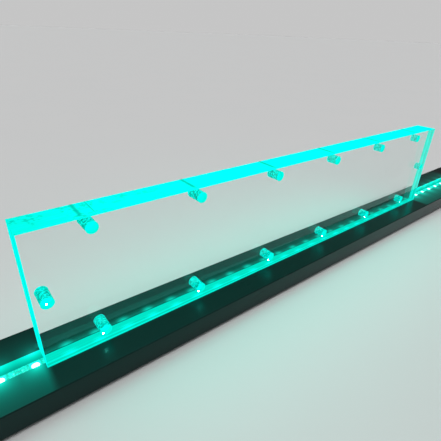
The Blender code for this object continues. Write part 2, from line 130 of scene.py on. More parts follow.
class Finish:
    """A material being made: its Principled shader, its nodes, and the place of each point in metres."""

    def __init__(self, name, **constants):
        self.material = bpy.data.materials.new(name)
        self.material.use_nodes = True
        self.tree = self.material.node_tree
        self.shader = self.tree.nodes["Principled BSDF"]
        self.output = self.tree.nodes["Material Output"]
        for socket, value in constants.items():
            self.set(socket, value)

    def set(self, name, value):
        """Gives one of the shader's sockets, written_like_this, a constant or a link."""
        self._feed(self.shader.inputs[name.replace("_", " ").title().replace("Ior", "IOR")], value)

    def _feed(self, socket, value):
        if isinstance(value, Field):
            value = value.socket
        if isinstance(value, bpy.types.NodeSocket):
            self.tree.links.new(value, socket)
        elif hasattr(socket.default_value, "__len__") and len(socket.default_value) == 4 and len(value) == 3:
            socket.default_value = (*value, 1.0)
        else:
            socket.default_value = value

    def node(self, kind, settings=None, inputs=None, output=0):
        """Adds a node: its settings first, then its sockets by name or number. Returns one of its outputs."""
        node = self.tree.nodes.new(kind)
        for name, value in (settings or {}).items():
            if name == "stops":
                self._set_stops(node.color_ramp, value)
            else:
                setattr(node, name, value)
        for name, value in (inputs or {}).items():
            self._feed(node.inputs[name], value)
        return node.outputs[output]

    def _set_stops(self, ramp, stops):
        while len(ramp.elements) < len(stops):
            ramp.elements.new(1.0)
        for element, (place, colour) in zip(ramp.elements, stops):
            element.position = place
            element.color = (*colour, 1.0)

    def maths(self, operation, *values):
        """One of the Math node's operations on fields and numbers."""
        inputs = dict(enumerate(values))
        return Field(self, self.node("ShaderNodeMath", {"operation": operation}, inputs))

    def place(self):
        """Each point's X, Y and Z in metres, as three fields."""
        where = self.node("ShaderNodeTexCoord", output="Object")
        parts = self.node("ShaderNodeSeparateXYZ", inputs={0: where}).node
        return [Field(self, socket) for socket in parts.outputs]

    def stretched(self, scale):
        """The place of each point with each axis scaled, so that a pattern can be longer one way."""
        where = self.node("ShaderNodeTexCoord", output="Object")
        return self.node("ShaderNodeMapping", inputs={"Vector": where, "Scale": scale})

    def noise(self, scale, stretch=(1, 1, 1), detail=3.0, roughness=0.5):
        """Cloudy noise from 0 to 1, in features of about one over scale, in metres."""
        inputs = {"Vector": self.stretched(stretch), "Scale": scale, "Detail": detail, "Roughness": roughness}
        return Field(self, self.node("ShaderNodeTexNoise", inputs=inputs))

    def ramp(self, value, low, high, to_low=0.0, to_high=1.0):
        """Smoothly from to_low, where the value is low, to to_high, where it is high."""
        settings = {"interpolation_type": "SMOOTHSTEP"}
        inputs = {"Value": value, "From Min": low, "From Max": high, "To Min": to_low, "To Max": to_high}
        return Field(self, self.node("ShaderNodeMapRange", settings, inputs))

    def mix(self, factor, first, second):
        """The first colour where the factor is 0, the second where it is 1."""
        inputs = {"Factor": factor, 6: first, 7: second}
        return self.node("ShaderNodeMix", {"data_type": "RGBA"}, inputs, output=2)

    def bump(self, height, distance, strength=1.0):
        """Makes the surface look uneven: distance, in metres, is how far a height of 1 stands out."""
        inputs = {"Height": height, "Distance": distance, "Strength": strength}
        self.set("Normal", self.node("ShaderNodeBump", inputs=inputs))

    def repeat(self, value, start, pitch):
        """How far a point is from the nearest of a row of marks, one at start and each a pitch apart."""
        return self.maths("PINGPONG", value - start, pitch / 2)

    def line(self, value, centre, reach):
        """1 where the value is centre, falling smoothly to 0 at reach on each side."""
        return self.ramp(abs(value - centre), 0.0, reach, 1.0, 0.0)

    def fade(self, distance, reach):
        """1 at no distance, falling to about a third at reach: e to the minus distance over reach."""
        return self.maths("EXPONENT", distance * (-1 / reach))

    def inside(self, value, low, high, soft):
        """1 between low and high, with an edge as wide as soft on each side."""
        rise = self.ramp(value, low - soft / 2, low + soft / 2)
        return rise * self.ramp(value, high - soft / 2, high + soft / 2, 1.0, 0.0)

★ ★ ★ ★

# Goal of the exercise
Print the listing above from its first line through the line with "being made: its", and stop there.

# Result for this exercise
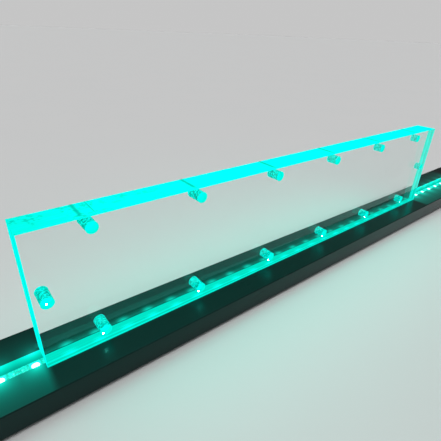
The Blender code for this object continues. Write part 2, from line 130 of scene.py on. More parts follow.
class Finish:
    """A material being made: its Principled shader, its nodes, and the place of each point in metres."""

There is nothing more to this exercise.